Lisa D. Cook, a Michigan State University economist who is one of the most prominent black women in the field, credited younger women with forcing the AEA to move more quickly.

“I told them they have more power than they know,” Ms. Cook said of graduate students and other young people pushing for change. “This is the possible beginnings of a sea change.”

Many male economists long dismissed claims of bias and discrimination, arguing that gender disparities must reflect differences in preference or ability. They pointed to theories that predict that, in the simplified world of economic models, discrimination on the basis of characteristics such as gender and race would disappear because of competition.

In recent years, however, a growing body of research has found evidence of discrimination at virtually every stage of the profession, from undergraduate enrolment to tenure decisions.
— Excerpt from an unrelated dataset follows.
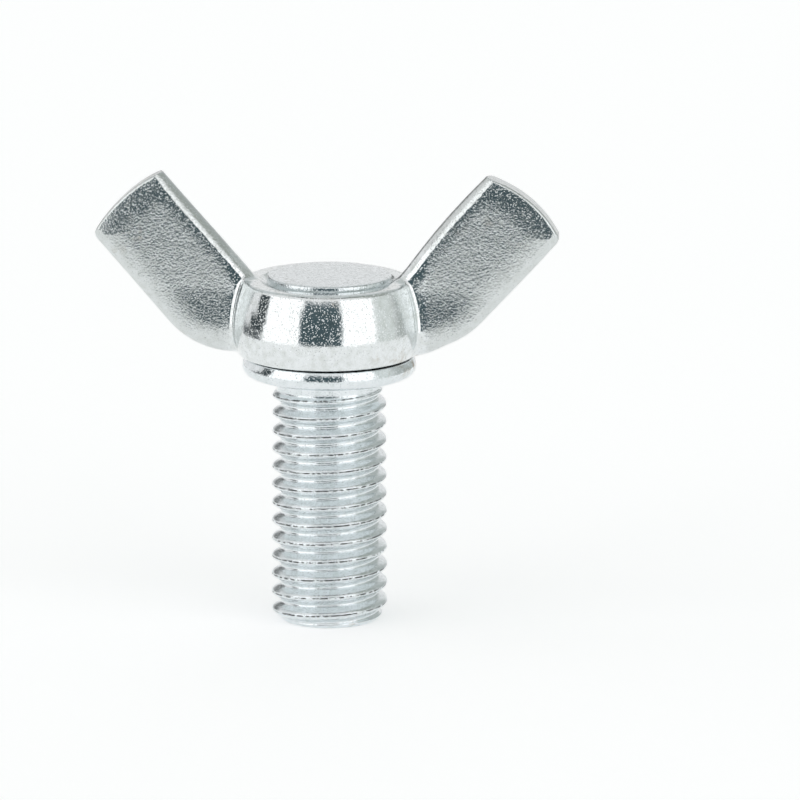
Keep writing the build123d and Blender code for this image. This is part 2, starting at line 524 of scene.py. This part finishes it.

Erin Hengel, a University of Liverpool economist, has found that women are held to higher standards of writing and research than their male colleagues. Alice Wu, then an undergraduate at the University of California, Berkeley, made waves two years ago with a paper documenting rampant misogyny and hostility toward women on a popular online forum for graduate students.

One provocatively titled paper presented in Atlanta asked “Does Economics Make You Sexist?” It found that undergraduate students in Chile exhibited more implicit and explicit gender bias after studying economics. The effect was particularly strong among male students – and weaker in departments with more female faculty members.

Shelly Lundberg, a University of California, Santa Barbara, economist who has long pushed the field to include more women, said that each study had faced “an unusual level of scrutiny and skepticism,” but that taken together, they were hard to dismiss.

“The realization that this is real, that there is bias, is starting to sink in,” Ms. Lundberg said. “I really think this may have been the breakthrough.”